New GASB pension standards ask
governments to take long view

A new set of standards from the Governmental Accounting Standards Board (GASB) will require government entities to report net pension liabilities in their balance sheets, a change that GASB Chair Robert H. Attmore said will give a better sense of just how big some pension obligations are.

The standards, GASB Statement 67, Financial Reporting for Pension Plans, and GASB Statement 68, Accounting and Financial Reporting for Pensions, were approved by the board on June 25, about a year after the initial exposure draft was first released.

Prior to the passage of GASB 67 and GASB 68, public pension plans were governed mainly through GASB 27, Accounting for Pensions by State and Local Governmental Employers, and GASB 50, Pension Disclosures, according to the GASB press release. Under GASB 27, governments recognized pension costs on their balance sheet based on annual expenditures, whether they were direct costs, as in the case of a single-employer or agent–employer, or annual required contributions, as in the case of a cost-sharing, employer-defined benefit plan. GASB 50 later amended some parts of GASB 27 by requiring note disclosures pertaining to the plan’s funding status and contribution rates.

Under GASB 68, governmental entities will need to address net pension liability in their statements. Net pension liability refers to the difference between the total pension liability, defined as the present value of the projected benefit payments to employees based on past service, and the assets, generally considered to be the investments set aside to pay retirees and current employees. If a government takes part in a cost-sharing plan, it will need to recognize its proportionate share of the collective net pension liability and expense for the plan.

Governments will also need to immediately acknowledge annual service costs and interest on the pension liability, as well as the effects of any changes in benefit terms. And because pension expenses will now be viewed over the service period of the plan member, governments also have to grapple with how changes in economic and demographic assumptions used to project benefits affect the pension, as well as differences between assumptions and actual experiences. Governmental entities will also need to recognize, over a five-year period, the effects of differences between expected and actual investment returns.

GASB 67 pertains more to footnote disclosures and requires reporting of fiduciary net position—the amount held in a trust for paying retirement benefits—and any changes to that position, as well as information about money-weighted rates of return, in the notes to the financial statement.

According to Attmore, the new standards will improve the way state and local governments report their pension liabilities and expenses, resulting in a more faithful representation of the full impact of these obligations. “[They will provide] citizens and other users of these financial reports with a clearer picture of the size and nature of the financial obligations to current and former employees for past services rendered,” he said.

NYSSCPA Secretary/Treasurer and Govern-ment Accounting and Auditing Committee member Scott M. Adair, who serves as the CFO for Monroe County, immediately noted the similarities between GASB 68 and GASB 45, which was enacted in 2006 and mandated that governments quantify nonpension postretirement employment benefits like health care in terms of the total cost over the life of the retiree.
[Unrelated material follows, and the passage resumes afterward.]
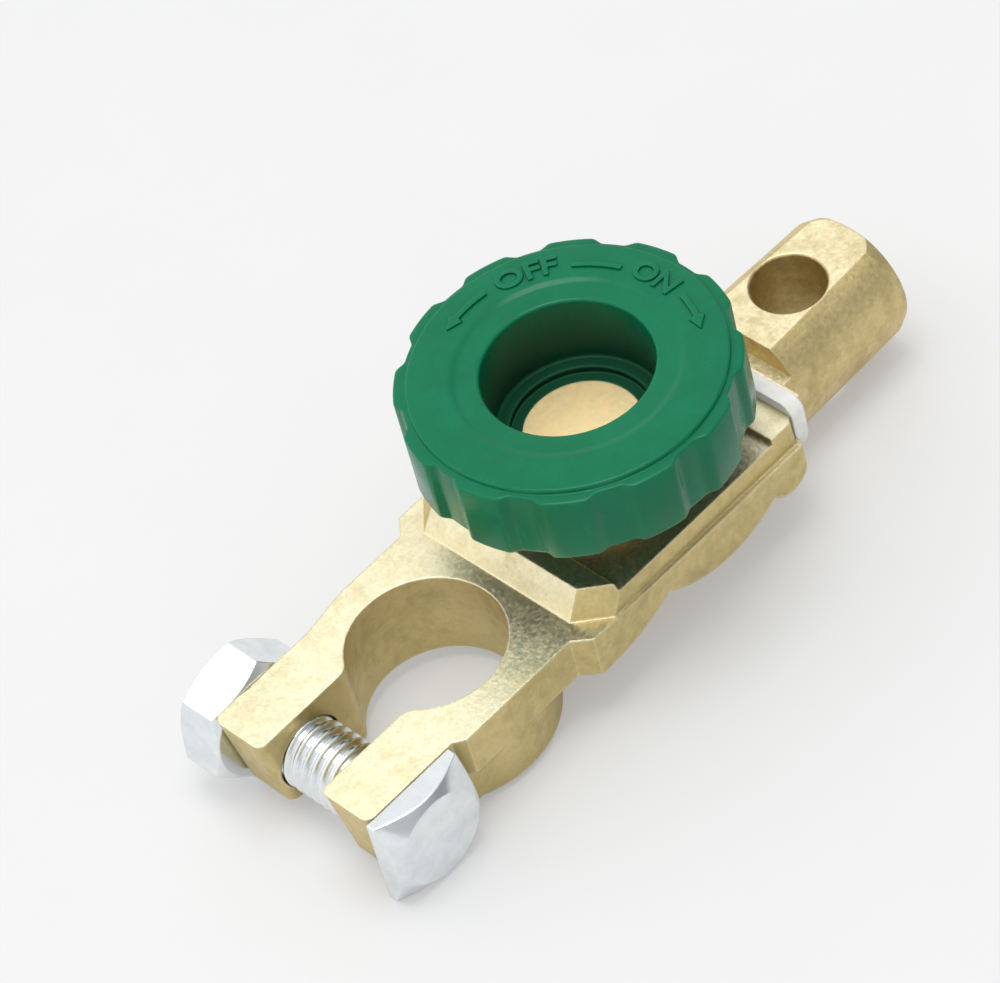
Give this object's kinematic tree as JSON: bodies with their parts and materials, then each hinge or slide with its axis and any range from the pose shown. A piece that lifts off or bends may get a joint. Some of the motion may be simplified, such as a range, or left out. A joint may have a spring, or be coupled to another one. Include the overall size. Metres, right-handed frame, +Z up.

Some of the issues that came up with GASB 45, he said, might come up with this newer standard as well.

“In the beginning, when [GASB 45] was issued, there was a lot of confusion on funding vs. just reporting it, and there still seems to be some of that confusion out there,” he said. “So I think it’s important that the GASB get out in front when they publicize the passage of this standard, [and make it clear] that it does not require funding the liability but recognizing the liability.”

Thomas J. Goodfellow, a past chair of the Government Accounting and Auditing Committee, who also immediately brought up the similarities between GASB 68 and GASB 45, said that, as it pertains to New York state itself, municipalities and other local government entities probably won’t be dramatically affected or see large changes in their reported unfunded obligation because New York has a well-funded shared pension system.
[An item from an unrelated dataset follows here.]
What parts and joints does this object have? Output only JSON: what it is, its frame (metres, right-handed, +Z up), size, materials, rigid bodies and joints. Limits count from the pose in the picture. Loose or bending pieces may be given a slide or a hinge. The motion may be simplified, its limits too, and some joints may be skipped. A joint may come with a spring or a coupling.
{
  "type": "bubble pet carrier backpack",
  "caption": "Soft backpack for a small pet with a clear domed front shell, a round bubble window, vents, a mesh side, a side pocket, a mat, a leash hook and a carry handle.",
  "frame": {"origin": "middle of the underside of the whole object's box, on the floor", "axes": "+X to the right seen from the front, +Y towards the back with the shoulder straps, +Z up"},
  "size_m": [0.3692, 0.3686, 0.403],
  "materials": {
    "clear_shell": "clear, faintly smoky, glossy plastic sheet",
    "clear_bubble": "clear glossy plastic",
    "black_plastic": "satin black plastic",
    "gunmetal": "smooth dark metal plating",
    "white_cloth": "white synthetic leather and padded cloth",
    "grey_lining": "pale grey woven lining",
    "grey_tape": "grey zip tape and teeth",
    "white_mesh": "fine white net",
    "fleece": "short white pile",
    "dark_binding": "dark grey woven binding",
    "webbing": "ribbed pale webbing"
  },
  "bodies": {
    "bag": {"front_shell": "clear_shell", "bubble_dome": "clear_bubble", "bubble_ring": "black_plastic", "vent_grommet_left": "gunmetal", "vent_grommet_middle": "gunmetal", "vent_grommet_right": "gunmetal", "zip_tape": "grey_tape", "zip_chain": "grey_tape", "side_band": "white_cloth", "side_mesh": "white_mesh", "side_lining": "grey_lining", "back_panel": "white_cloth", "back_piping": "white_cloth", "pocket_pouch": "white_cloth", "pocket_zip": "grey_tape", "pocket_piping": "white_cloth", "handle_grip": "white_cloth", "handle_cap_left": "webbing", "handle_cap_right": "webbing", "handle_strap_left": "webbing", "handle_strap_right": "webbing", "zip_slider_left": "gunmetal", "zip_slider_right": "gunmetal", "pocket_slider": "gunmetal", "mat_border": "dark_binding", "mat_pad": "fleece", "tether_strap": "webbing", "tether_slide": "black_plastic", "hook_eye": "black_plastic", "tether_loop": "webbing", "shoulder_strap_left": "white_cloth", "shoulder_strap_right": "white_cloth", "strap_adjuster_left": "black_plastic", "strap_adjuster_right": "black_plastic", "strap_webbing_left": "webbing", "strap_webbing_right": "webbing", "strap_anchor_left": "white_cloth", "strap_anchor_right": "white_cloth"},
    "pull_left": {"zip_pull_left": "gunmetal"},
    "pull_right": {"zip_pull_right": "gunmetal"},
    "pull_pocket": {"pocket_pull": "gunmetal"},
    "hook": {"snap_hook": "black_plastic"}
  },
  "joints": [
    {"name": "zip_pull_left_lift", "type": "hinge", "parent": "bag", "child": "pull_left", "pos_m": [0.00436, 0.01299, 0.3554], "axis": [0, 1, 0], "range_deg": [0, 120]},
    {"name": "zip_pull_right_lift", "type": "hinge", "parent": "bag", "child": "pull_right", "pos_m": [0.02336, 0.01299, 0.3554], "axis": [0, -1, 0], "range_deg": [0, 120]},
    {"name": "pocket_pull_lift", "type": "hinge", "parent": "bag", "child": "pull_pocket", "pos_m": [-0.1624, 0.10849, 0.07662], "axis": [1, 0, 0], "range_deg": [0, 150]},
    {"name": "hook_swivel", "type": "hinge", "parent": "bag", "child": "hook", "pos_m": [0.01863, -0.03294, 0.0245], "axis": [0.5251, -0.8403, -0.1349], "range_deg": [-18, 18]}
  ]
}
This is in contrast, he said, to other states like Texas and New Jersey, which have large unfunded pension liabilities and, consequently, “are really crunched.” The standard change will require them to recognize an even larger liability than they do now, he said.

Adair added that the standard change is both a reflection of new trends in how people think about government expenses, partially fueled by the problems many states are experiencing with their pension systems, as well as a driver for future change.
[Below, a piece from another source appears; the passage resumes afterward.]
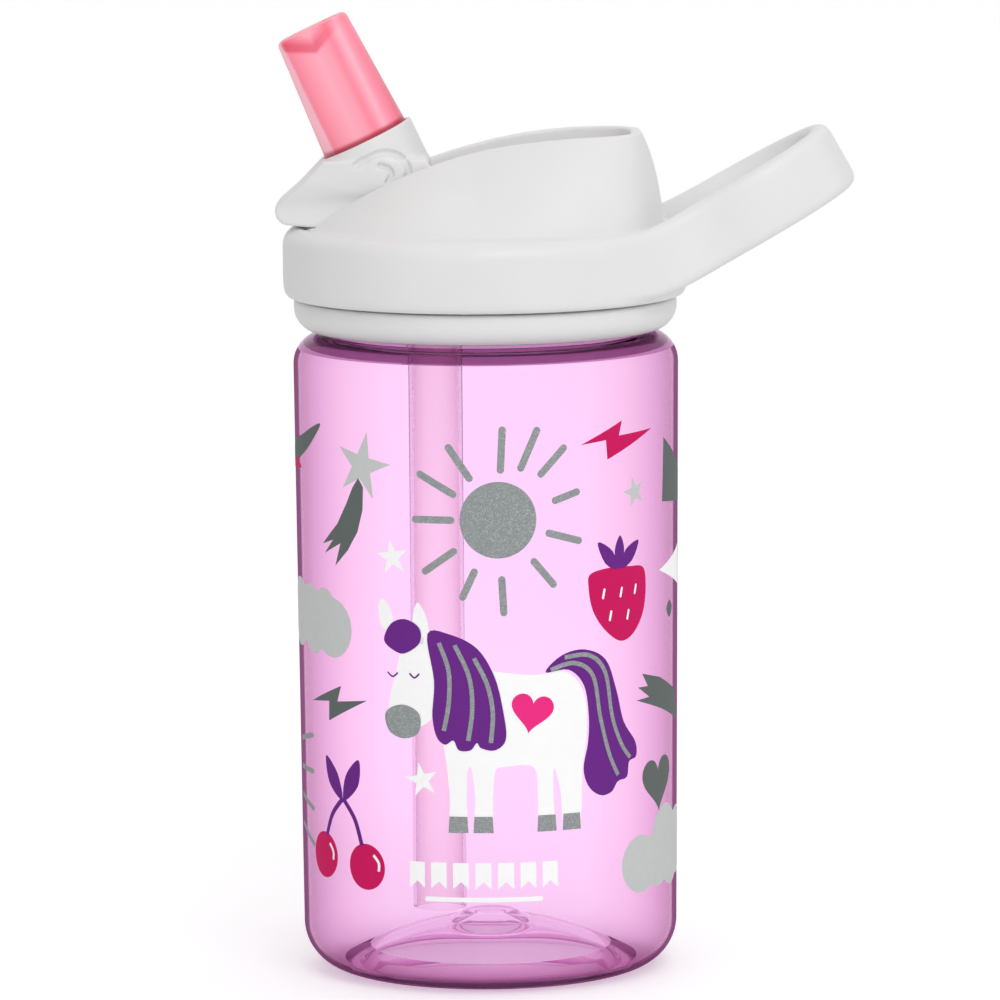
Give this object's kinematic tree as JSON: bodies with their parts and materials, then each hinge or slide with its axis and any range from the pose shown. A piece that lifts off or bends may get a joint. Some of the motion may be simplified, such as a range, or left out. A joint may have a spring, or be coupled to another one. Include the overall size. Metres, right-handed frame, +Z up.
{
  "type": "kids water bottle",
  "caption": "Clear plastic drinking bottle with a screw cap, a carry loop and a flip-up bite spout fed by a straw.",
  "frame": {"origin": "on the plane the bottle stands on, under the middle of the bounding box; the bottle's own axis stands at x = -0.01555 m", "axes": "+Z up along the bottle, +X towards the carry loop, -X towards the open spout, +Y across"},
  "size_m": [0.1092, 0.0766, 0.1821],
  "materials": {
    "clear_pink_plastic": "clear, lightly tinted, glossy",
    "white_plastic": "satin moulded",
    "frosted_plastic": "satin moulded",
    "pink_silicone": "translucent, smooth",
    "grey_silicone": "smooth",
    "straw_plastic": "translucent"
  },
  "bodies": {
    "bottle": {"bottle_body": "clear_pink_plastic"},
    "gasket": {"cap_gasket": "grey_silicone"},
    "cap": {"cap_base": "white_plastic", "cap_shell": "white_plastic", "port_seal": "grey_silicone", "vent_valve": "grey_silicone", "straw": "straw_plastic"},
    "spout": {"spout_lever": "white_plastic", "spout_stem": "frosted_plastic", "bite_valve": "pink_silicone"}
  },
  "joints": [
    {"name": "cap_rise", "type": "slide", "parent": "bottle", "child": "gasket", "axis": [0, 0, 1], "range_m": [0, 0.006], "stiffness_N_per_m": 0.05, "springref_m": 12.685},
    {"name": "cap_turn", "type": "hinge", "parent": "gasket", "child": "cap", "pos_m": [-0.01555, 0, 0.132], "axis": [0, 0, 1], "range_deg": [0, 540]},
    {"name": "spout_flip", "type": "hinge", "parent": "cap", "child": "spout", "pos_m": [-0.02975, 0, 0.148], "axis": [0, 1, 0], "range_deg": [0, 110]}
  ],
  "couplings": [
    {"joint": "cap_rise", "follows": "cap_turn", "m_per_rad": 0.0006366}
  ]
}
“I think as we move forward, people are really focused on the cost of what it is to run a government today, and I think this is one more thing that brings it further to the forefront of balance sheets,” he said. “As we go down the path of additional transparency, it will create a sort of different attitude.”

Goodfellow said he welcomed the change, and that he is generally “100 percent in favor of the disclosure aspects on both the plan side and the employer side and accruing estimated liabilities.”

“I think it’s clearly a transparency and responsibility issue that needs to be addressed,” he stressed.
GASB 67 is effective for periods beginning after June 15, 2013; GASB 68 is effective for fiscal years beginning after June 15, 2014. Both, however, can be adopted early.